THANKS to television, Europeans generally have been reminded by the Serbs' war on Bosnia of the worst that nationalism can do. Less noticed has been the development of nationalism elsewhere, particularly in west European states where people have thought, "It can't happen here."
In a recent symposium entitled, "Nationalismus - Nein Danke!" or "Nationalism - No Thank You," academics, writers, and politicians from Austria and some of its neighbors debated the growth of nationalism in the post-cold-war period. Their immediate concern was the activity of extreme right-wing parties and groups in their own central European area.
As conference participants noted, events of the past year have amply demonstrated the potential dangers to the West and East.
The reappearance of racism and a neo-Nazi movement in Germany was perhaps not so surprising, given the past. But now it has spread all over Western Europe. France, Italy, Spain, and even some of the neutral states, Sweden and Austria, have all experienced ugly outbreaks of anti-Semitism and xenophobia.
In Eastern Europe, events moved rapidly from revolution in 1989 to the complete unraveling of the region's geopolitical re-arrangement that emerged after World War II. The end of the cold war - and the turmoil in the former communist world since - opened the door to a host of history's old ethnic-territorial disputes which, for better or worse, under the Communists were dormant for years.
Nationalist demagogues quickly used the new democratic institutions to capitalize on the difficulties of starting a new economic system. The first victim was Czechoslovakia. For 70 years, it had been the most stable unit in central-eastern Europe. But last year, Slovak nationalists, while being a minority, forced a Jan. 1 split with the Czech lands.
For a while, Western Europe looked immune. But as refugees from Eastern Europe fled economic distress and sometimes war at home, the West became increasingly vulnerable.
In all the big Western states, public dissatisfaction with government mounted, and the tide of refugees from Eastern Europe made fertile ground for the right.
Nationalists have managed to fan exaggerated public resentment to "aliens," for example, as a major contributor to fast-rising unemployment. Such claims helped the right win votes in France, as earlier in Austria in 1992, and may make gains in German parliamentary elections in 1994.
This resurgent nationalism should not be underrated, but nonetheless needs to be kept in perspective. Its extremes may only be momentarily counter-productive. There have been massive protests against "racism" by a broad public spectrum in most West European countries, notably in Germany and Austria.
The latter is still dogged by past ambivalence to Nazism. Nonetheless, an effort by the extreme rightist leader Jorg Haider to mobilize national support for a constitutional ban on immigration turned out to be a flop in the past few months.

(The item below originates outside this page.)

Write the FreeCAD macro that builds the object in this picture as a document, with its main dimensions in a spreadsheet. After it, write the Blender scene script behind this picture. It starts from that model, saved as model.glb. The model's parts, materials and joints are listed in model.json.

And the elections in Germany's Hesse state showed electors deserting both government and main opposition parties by not voting at all. Because of apathy, the right gained in their percentage of seats in the state parliament, but did not win new voters.
For the West, nationalism anywhere has a lesson, such as that in Eastern Europe in recent years and now in Russia. Meaningful, concrete Western backing - not mere approval - will help strengthen new democratic governments against nationalist challenges and so give them a stability as important to the West in its quest for a united Europe as to themselves.
The West, however, seems more concerned to turn back the asylum-seekers. This in turn is leading central Europeans to combine in devising their own new "iron curtain" to prevent themselves being made the West's refugee "dumping" ground. In the current climate, only the nationalists can benefit.